■ Task details:
Give every line of the material again, exactly as written.

■ Material shown:
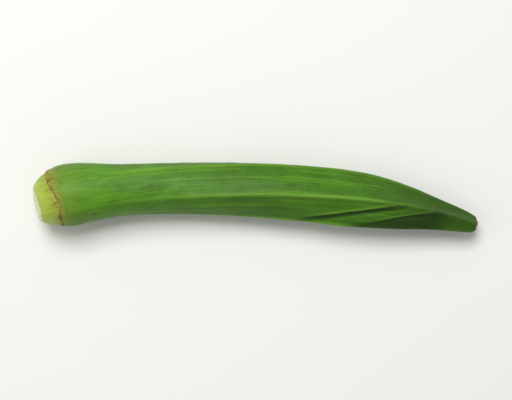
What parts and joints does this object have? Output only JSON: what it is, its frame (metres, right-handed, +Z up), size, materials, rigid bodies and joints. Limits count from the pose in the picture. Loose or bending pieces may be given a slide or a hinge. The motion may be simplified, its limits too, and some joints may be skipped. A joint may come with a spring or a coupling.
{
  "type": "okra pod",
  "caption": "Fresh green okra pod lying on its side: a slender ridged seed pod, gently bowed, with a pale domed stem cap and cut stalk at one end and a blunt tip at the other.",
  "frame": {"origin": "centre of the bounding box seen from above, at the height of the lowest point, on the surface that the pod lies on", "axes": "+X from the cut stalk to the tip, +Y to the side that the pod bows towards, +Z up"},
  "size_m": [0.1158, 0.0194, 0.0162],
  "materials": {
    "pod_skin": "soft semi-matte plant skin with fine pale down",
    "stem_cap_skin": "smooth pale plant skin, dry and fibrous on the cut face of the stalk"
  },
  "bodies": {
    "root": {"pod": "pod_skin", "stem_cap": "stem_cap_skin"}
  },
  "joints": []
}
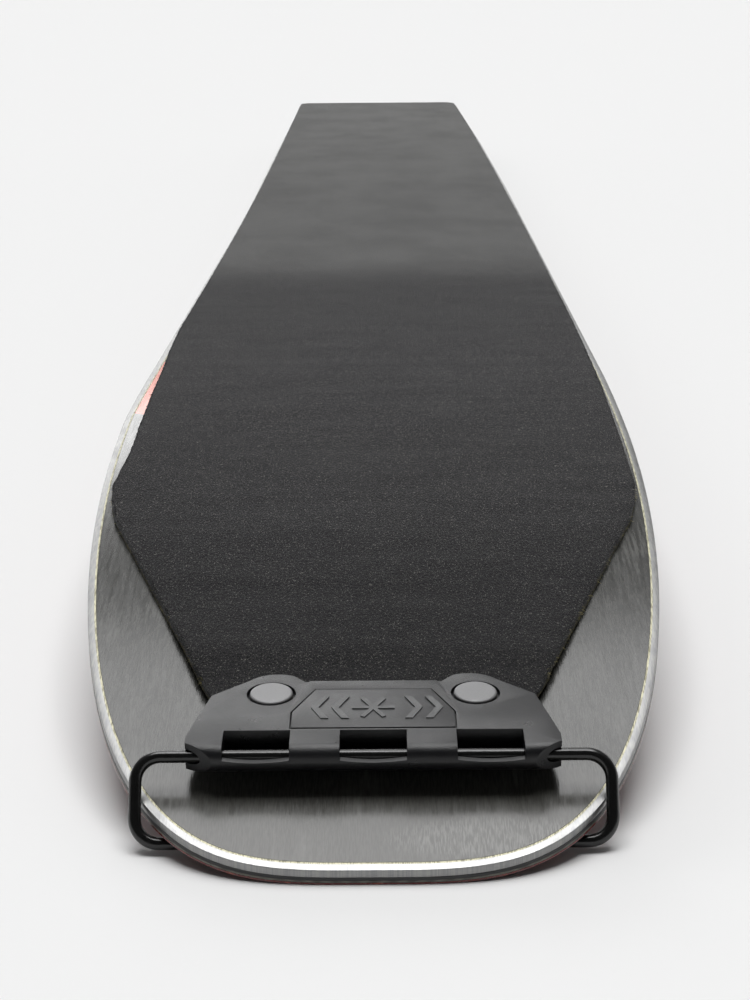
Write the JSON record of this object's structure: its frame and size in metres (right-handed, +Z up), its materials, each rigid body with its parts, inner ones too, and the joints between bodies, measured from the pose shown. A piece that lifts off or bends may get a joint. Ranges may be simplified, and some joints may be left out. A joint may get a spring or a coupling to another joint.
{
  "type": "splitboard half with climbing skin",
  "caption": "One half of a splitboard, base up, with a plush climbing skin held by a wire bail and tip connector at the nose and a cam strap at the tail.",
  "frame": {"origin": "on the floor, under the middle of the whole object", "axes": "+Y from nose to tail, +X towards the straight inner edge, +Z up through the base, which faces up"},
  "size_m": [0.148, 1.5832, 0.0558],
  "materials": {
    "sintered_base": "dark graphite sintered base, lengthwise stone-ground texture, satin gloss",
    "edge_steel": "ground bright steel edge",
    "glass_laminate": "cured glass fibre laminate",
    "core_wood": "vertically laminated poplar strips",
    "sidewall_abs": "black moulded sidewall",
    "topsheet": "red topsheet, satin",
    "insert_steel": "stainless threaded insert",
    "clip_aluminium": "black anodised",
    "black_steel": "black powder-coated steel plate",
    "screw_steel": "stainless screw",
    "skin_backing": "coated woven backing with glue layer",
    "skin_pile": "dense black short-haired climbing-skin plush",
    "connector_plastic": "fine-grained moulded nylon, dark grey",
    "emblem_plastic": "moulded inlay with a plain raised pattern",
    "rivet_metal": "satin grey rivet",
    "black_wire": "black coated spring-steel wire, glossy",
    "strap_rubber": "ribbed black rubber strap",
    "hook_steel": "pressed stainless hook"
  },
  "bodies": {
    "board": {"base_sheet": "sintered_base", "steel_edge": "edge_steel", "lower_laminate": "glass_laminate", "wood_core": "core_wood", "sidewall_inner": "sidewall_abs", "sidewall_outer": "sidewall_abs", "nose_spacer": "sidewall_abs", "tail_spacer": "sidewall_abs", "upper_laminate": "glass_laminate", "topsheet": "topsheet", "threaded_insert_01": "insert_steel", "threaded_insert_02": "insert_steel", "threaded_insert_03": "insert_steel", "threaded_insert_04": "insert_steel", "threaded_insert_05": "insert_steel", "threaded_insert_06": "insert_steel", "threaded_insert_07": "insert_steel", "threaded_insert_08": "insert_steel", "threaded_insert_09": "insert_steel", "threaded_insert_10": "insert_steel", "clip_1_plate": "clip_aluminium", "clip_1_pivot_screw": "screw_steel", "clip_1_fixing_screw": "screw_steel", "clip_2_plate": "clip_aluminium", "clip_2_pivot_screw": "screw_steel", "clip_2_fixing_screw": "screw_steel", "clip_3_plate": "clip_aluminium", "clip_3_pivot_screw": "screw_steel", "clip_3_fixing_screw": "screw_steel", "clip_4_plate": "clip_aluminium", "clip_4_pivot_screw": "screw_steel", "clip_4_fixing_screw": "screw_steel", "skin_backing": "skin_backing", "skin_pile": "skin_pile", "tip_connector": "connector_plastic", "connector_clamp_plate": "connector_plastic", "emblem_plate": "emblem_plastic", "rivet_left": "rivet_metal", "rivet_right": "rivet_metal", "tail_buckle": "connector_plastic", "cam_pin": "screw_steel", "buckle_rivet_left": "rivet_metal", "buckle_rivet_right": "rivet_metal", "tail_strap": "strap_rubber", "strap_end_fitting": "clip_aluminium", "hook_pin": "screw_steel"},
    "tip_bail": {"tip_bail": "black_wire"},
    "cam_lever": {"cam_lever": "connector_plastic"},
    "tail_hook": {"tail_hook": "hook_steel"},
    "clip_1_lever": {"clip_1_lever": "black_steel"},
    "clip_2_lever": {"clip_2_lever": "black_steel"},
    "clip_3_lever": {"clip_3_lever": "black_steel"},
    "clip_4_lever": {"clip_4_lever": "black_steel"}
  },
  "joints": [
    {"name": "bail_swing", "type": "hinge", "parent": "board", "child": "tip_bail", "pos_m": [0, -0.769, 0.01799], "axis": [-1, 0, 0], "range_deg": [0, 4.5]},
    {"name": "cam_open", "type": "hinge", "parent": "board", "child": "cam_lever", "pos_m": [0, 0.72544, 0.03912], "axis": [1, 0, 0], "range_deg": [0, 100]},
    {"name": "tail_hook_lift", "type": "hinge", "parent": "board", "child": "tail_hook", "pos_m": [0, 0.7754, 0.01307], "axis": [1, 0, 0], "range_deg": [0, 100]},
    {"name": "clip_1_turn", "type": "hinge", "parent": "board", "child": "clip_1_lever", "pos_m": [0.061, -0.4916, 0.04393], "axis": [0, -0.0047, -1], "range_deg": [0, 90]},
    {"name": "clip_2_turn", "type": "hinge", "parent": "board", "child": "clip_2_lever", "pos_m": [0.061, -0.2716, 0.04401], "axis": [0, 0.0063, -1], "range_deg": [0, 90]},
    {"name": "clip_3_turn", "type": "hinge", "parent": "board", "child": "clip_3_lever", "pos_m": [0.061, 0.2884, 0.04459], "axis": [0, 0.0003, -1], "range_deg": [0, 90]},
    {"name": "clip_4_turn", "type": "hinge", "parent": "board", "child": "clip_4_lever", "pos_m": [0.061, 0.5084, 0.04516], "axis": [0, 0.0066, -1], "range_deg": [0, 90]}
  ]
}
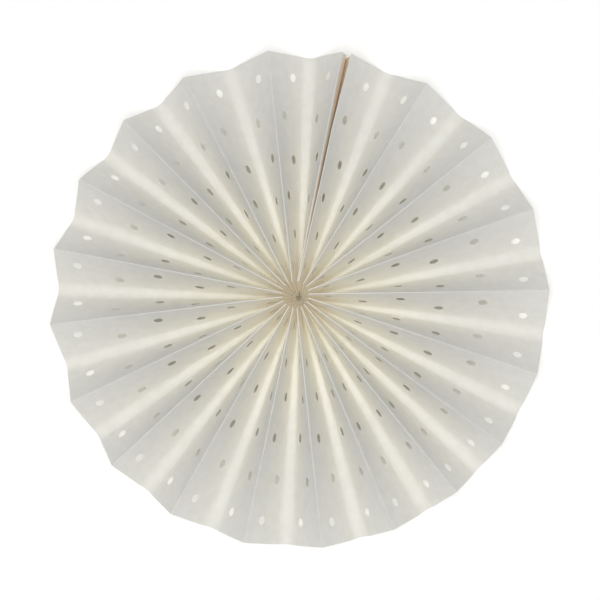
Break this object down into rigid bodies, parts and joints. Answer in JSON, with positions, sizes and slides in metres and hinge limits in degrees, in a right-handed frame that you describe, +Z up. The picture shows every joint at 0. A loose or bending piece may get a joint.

■ Task answer:
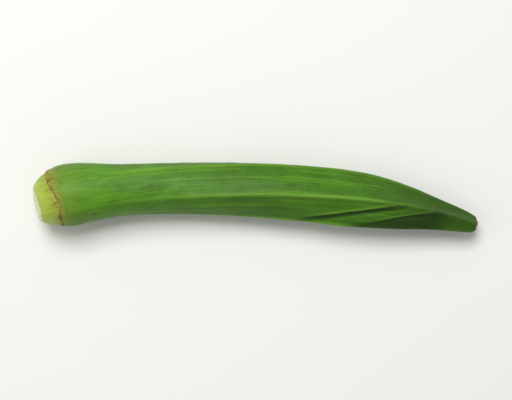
What parts and joints does this object have? Output only JSON: what it is, its frame (metres, right-handed, +Z up), size, materials, rigid bodies and joints. Limits count from the pose in the picture. Loose or bending pieces may be given a slide or a hinge. The motion may be simplified, its limits too, and some joints may be skipped. A joint may come with a spring or a coupling.
{
  "type": "okra pod",
  "caption": "Fresh green okra pod lying on its side: a slender ridged seed pod, gently bowed, with a pale domed stem cap and cut stalk at one end and a blunt tip at the other.",
  "frame": {"origin": "centre of the bounding box seen from above, at the height of the lowest point, on the surface that the pod lies on", "axes": "+X from the cut stalk to the tip, +Y to the side that the pod bows towards, +Z up"},
  "size_m": [0.1158, 0.0194, 0.0162],
  "materials": {
    "pod_skin": "soft semi-matte plant skin with fine pale down",
    "stem_cap_skin": "smooth pale plant skin, dry and fibrous on the cut face of the stalk"
  },
  "bodies": {
    "root": {"pod": "pod_skin", "stem_cap": "stem_cap_skin"}
  },
  "joints": []
}
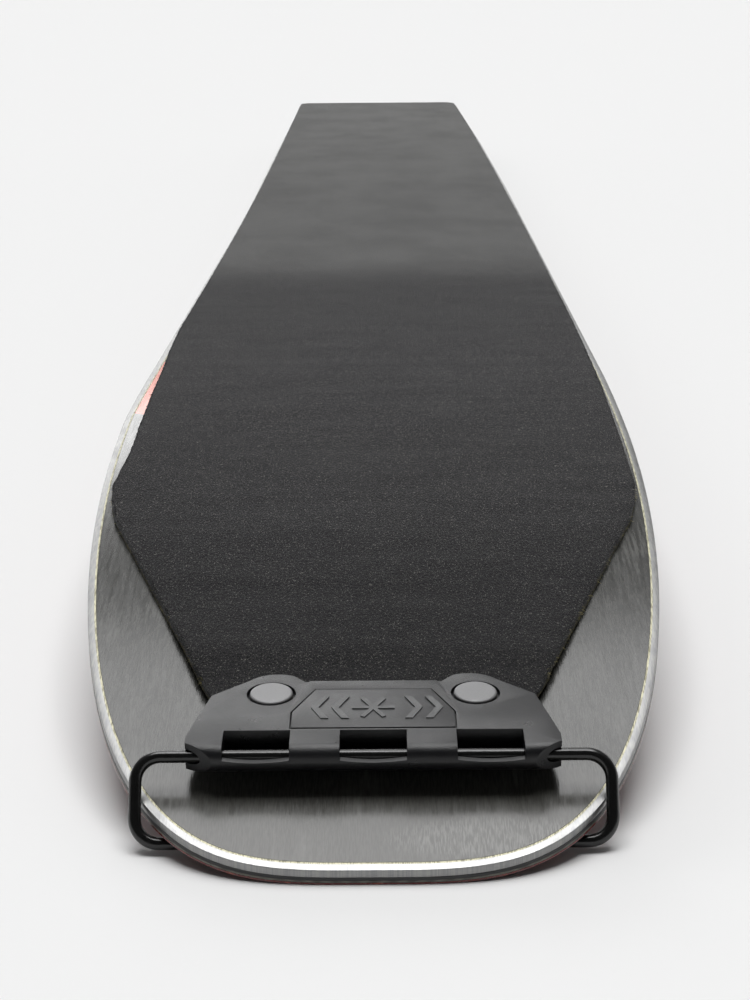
Write the JSON record of this object's structure: its frame and size in metres (right-handed, +Z up), its materials, each rigid body with its parts, inner ones too, and the joints between bodies, measured from the pose shown. A piece that lifts off or bends may get a joint. Ranges may be simplified, and some joints may be left out. A joint may get a spring or a coupling to another joint.
{
  "type": "splitboard half with climbing skin",
  "caption": "One half of a splitboard, base up, with a plush climbing skin held by a wire bail and tip connector at the nose and a cam strap at the tail.",
  "frame": {"origin": "on the floor, under the middle of the whole object", "axes": "+Y from nose to tail, +X towards the straight inner edge, +Z up through the base, which faces up"},
  "size_m": [0.148, 1.5832, 0.0558],
  "materials": {
    "sintered_base": "dark graphite sintered base, lengthwise stone-ground texture, satin gloss",
    "edge_steel": "ground bright steel edge",
    "glass_laminate": "cured glass fibre laminate",
    "core_wood": "vertically laminated poplar strips",
    "sidewall_abs": "black moulded sidewall",
    "topsheet": "red topsheet, satin",
    "insert_steel": "stainless threaded insert",
    "clip_aluminium": "black anodised",
    "black_steel": "black powder-coated steel plate",
    "screw_steel": "stainless screw",
    "skin_backing": "coated woven backing with glue layer",
    "skin_pile": "dense black short-haired climbing-skin plush",
    "connector_plastic": "fine-grained moulded nylon, dark grey",
    "emblem_plastic": "moulded inlay with a plain raised pattern",
    "rivet_metal": "satin grey rivet",
    "black_wire": "black coated spring-steel wire, glossy",
    "strap_rubber": "ribbed black rubber strap",
    "hook_steel": "pressed stainless hook"
  },
  "bodies": {
    "board": {"base_sheet": "sintered_base", "steel_edge": "edge_steel", "lower_laminate": "glass_laminate", "wood_core": "core_wood", "sidewall_inner": "sidewall_abs", "sidewall_outer": "sidewall_abs", "nose_spacer": "sidewall_abs", "tail_spacer": "sidewall_abs", "upper_laminate": "glass_laminate", "topsheet": "topsheet", "threaded_insert_01": "insert_steel", "threaded_insert_02": "insert_steel", "threaded_insert_03": "insert_steel", "threaded_insert_04": "insert_steel", "threaded_insert_05": "insert_steel", "threaded_insert_06": "insert_steel", "threaded_insert_07": "insert_steel", "threaded_insert_08": "insert_steel", "threaded_insert_09": "insert_steel", "threaded_insert_10": "insert_steel", "clip_1_plate": "clip_aluminium", "clip_1_pivot_screw": "screw_steel", "clip_1_fixing_screw": "screw_steel", "clip_2_plate": "clip_aluminium", "clip_2_pivot_screw": "screw_steel", "clip_2_fixing_screw": "screw_steel", "clip_3_plate": "clip_aluminium", "clip_3_pivot_screw": "screw_steel", "clip_3_fixing_screw": "screw_steel", "clip_4_plate": "clip_aluminium", "clip_4_pivot_screw": "screw_steel", "clip_4_fixing_screw": "screw_steel", "skin_backing": "skin_backing", "skin_pile": "skin_pile", "tip_connector": "connector_plastic", "connector_clamp_plate": "connector_plastic", "emblem_plate": "emblem_plastic", "rivet_left": "rivet_metal", "rivet_right": "rivet_metal", "tail_buckle": "connector_plastic", "cam_pin": "screw_steel", "buckle_rivet_left": "rivet_metal", "buckle_rivet_right": "rivet_metal", "tail_strap": "strap_rubber", "strap_end_fitting": "clip_aluminium", "hook_pin": "screw_steel"},
    "tip_bail": {"tip_bail": "black_wire"},
    "cam_lever": {"cam_lever": "connector_plastic"},
    "tail_hook": {"tail_hook": "hook_steel"},
    "clip_1_lever": {"clip_1_lever": "black_steel"},
    "clip_2_lever": {"clip_2_lever": "black_steel"},
    "clip_3_lever": {"clip_3_lever": "black_steel"},
    "clip_4_lever": {"clip_4_lever": "black_steel"}
  },
  "joints": [
    {"name": "bail_swing", "type": "hinge", "parent": "board", "child": "tip_bail", "pos_m": [0, -0.769, 0.01799], "axis": [-1, 0, 0], "range_deg": [0, 4.5]},
    {"name": "cam_open", "type": "hinge", "parent": "board", "child": "cam_lever", "pos_m": [0, 0.72544, 0.03912], "axis": [1, 0, 0], "range_deg": [0, 100]},
    {"name": "tail_hook_lift", "type": "hinge", "parent": "board", "child": "tail_hook", "pos_m": [0, 0.7754, 0.01307], "axis": [1, 0, 0], "range_deg": [0, 100]},
    {"name": "clip_1_turn", "type": "hinge", "parent": "board", "child": "clip_1_lever", "pos_m": [0.061, -0.4916, 0.04393], "axis": [0, -0.0047, -1], "range_deg": [0, 90]},
    {"name": "clip_2_turn", "type": "hinge", "parent": "board", "child": "clip_2_lever", "pos_m": [0.061, -0.2716, 0.04401], "axis": [0, 0.0063, -1], "range_deg": [0, 90]},
    {"name": "clip_3_turn", "type": "hinge", "parent": "board", "child": "clip_3_lever", "pos_m": [0.061, 0.2884, 0.04459], "axis": [0, 0.0003, -1], "range_deg": [0, 90]},
    {"name": "clip_4_turn", "type": "hinge", "parent": "board", "child": "clip_4_lever", "pos_m": [0.061, 0.5084, 0.04516], "axis": [0, 0.0066, -1], "range_deg": [0, 90]}
  ]
}
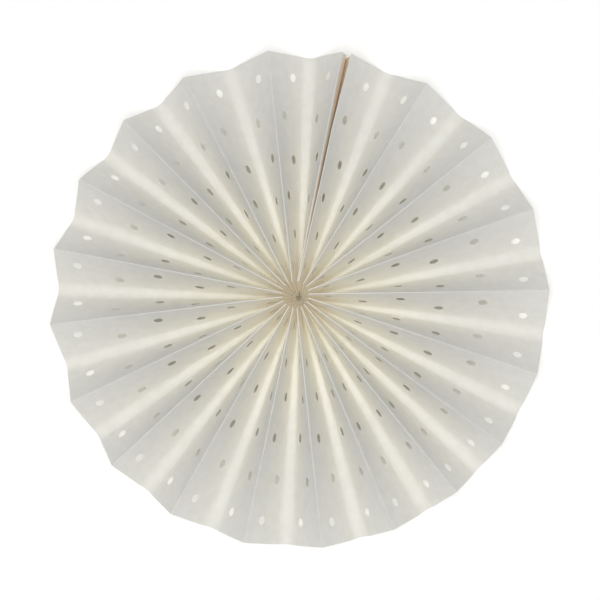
Break this object down into rigid bodies, parts and joints. Answer in JSON, with positions, sizes and slides in metres and hinge limits in degrees, in a right-handed frame that you describe, +Z up. The picture shows every joint at 0. A loose or bending piece may get a joint.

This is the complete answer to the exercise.